#### [WORK TO DO]
Could every line of the data be printed exactly as it reads?

#### [EXCERPTED DATA]

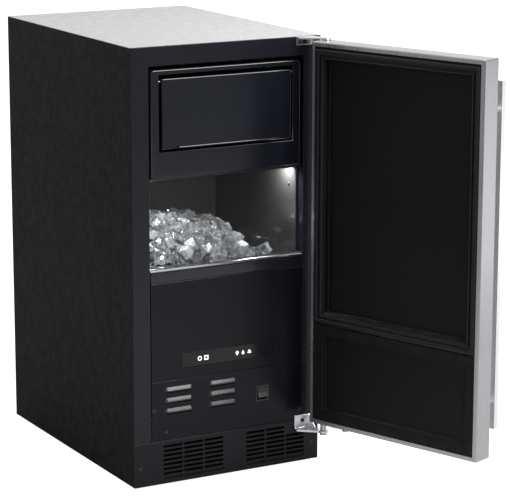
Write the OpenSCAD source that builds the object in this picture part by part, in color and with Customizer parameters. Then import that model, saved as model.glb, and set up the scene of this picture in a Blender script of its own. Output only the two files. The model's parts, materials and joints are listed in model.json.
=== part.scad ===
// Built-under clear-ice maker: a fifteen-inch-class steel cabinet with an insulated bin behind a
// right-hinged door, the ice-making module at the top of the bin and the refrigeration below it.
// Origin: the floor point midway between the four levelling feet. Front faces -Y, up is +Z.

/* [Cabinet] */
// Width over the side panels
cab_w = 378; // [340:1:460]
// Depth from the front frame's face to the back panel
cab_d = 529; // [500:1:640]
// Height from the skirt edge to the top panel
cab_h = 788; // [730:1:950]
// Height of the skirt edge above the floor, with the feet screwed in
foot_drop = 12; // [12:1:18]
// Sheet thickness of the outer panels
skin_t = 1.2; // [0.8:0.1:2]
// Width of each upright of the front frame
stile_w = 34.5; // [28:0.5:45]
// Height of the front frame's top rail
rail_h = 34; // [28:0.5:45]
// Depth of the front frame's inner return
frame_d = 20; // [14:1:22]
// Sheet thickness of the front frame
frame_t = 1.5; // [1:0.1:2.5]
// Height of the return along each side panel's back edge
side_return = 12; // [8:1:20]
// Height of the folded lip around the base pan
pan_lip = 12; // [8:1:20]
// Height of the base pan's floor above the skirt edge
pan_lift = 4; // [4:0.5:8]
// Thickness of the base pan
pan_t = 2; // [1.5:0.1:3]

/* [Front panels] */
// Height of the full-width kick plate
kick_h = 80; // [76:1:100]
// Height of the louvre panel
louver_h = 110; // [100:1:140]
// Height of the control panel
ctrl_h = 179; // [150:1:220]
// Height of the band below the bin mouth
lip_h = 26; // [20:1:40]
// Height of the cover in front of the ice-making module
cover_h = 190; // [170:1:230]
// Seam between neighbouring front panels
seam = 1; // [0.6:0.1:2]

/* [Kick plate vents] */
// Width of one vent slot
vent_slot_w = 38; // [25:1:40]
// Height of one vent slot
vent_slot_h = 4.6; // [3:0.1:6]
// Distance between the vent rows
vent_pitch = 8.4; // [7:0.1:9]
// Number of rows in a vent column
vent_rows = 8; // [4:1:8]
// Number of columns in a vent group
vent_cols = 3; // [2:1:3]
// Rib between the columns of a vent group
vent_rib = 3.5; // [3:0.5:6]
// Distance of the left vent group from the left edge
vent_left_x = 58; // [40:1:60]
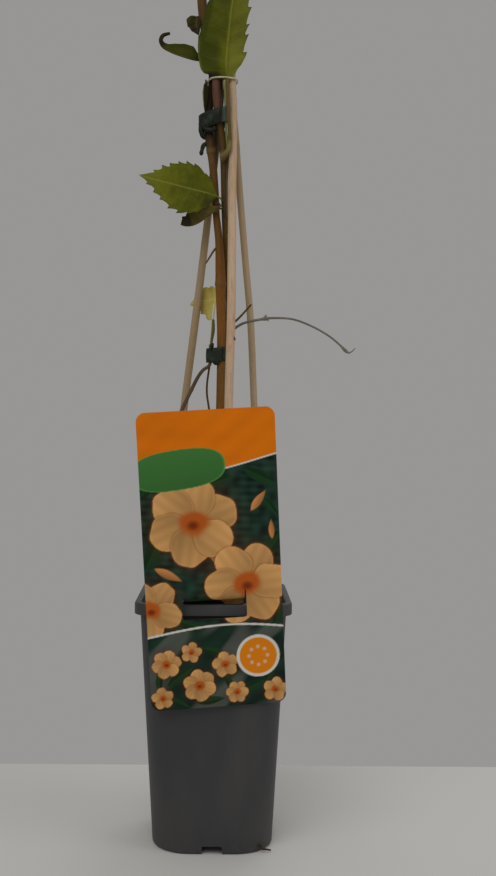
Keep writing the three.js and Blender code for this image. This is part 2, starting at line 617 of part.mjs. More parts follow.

#### [TASK ANSWER]
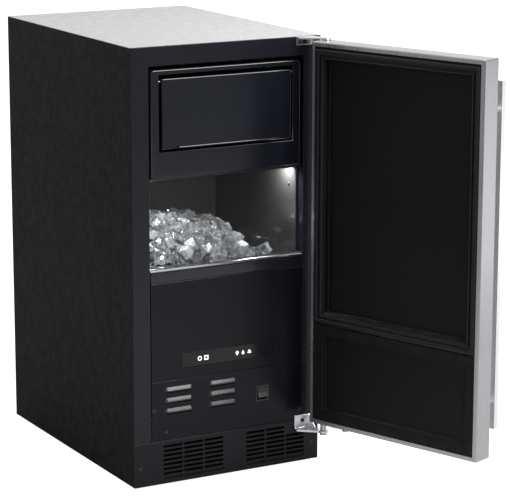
Write the OpenSCAD source that builds the object in this picture part by part, in color and with Customizer parameters. Then import that model, saved as model.glb, and set up the scene of this picture in a Blender script of its own. Output only the two files. The model's parts, materials and joints are listed in model.json.
=== part.scad ===
// Built-under clear-ice maker: a fifteen-inch-class steel cabinet with an insulated bin behind a
// right-hinged door, the ice-making module at the top of the bin and the refrigeration below it.
// Origin: the floor point midway between the four levelling feet. Front faces -Y, up is +Z.

/* [Cabinet] */
// Width over the side panels
cab_w = 378; // [340:1:460]
// Depth from the front frame's face to the back panel
cab_d = 529; // [500:1:640]
// Height from the skirt edge to the top panel
cab_h = 788; // [730:1:950]
// Height of the skirt edge above the floor, with the feet screwed in
foot_drop = 12; // [12:1:18]
// Sheet thickness of the outer panels
skin_t = 1.2; // [0.8:0.1:2]
// Width of each upright of the front frame
stile_w = 34.5; // [28:0.5:45]
// Height of the front frame's top rail
rail_h = 34; // [28:0.5:45]
// Depth of the front frame's inner return
frame_d = 20; // [14:1:22]
// Sheet thickness of the front frame
frame_t = 1.5; // [1:0.1:2.5]
// Height of the return along each side panel's back edge
side_return = 12; // [8:1:20]
// Height of the folded lip around the base pan
pan_lip = 12; // [8:1:20]
// Height of the base pan's floor above the skirt edge
pan_lift = 4; // [4:0.5:8]
// Thickness of the base pan
pan_t = 2; // [1.5:0.1:3]

/* [Front panels] */
// Height of the full-width kick plate
kick_h = 80; // [76:1:100]
// Height of the louvre panel
louver_h = 110; // [100:1:140]
// Height of the control panel
ctrl_h = 179; // [150:1:220]
// Height of the band below the bin mouth
lip_h = 26; // [20:1:40]
// Height of the cover in front of the ice-making module
cover_h = 190; // [170:1:230]
// Seam between neighbouring front panels
seam = 1; // [0.6:0.1:2]

/* [Kick plate vents] */
// Width of one vent slot
vent_slot_w = 38; // [25:1:40]
// Height of one vent slot
vent_slot_h = 4.6; // [3:0.1:6]
// Distance between the vent rows
vent_pitch = 8.4; // [7:0.1:9]
// Number of rows in a vent column
vent_rows = 8; // [4:1:8]
// Number of columns in a vent group
vent_cols = 3; // [2:1:3]
// Rib between the columns of a vent group
vent_rib = 3.5; // [3:0.5:6]
// Distance of the left vent group from the left edge
vent_left_x = 58; // [40:1:60]
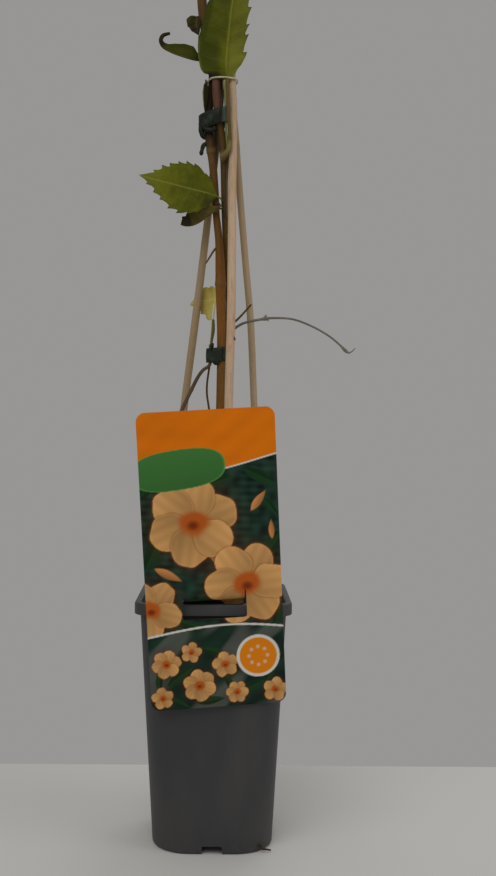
Keep writing the three.js and Blender code for this image. This is part 2, starting at line 617 of part.mjs. More parts follow.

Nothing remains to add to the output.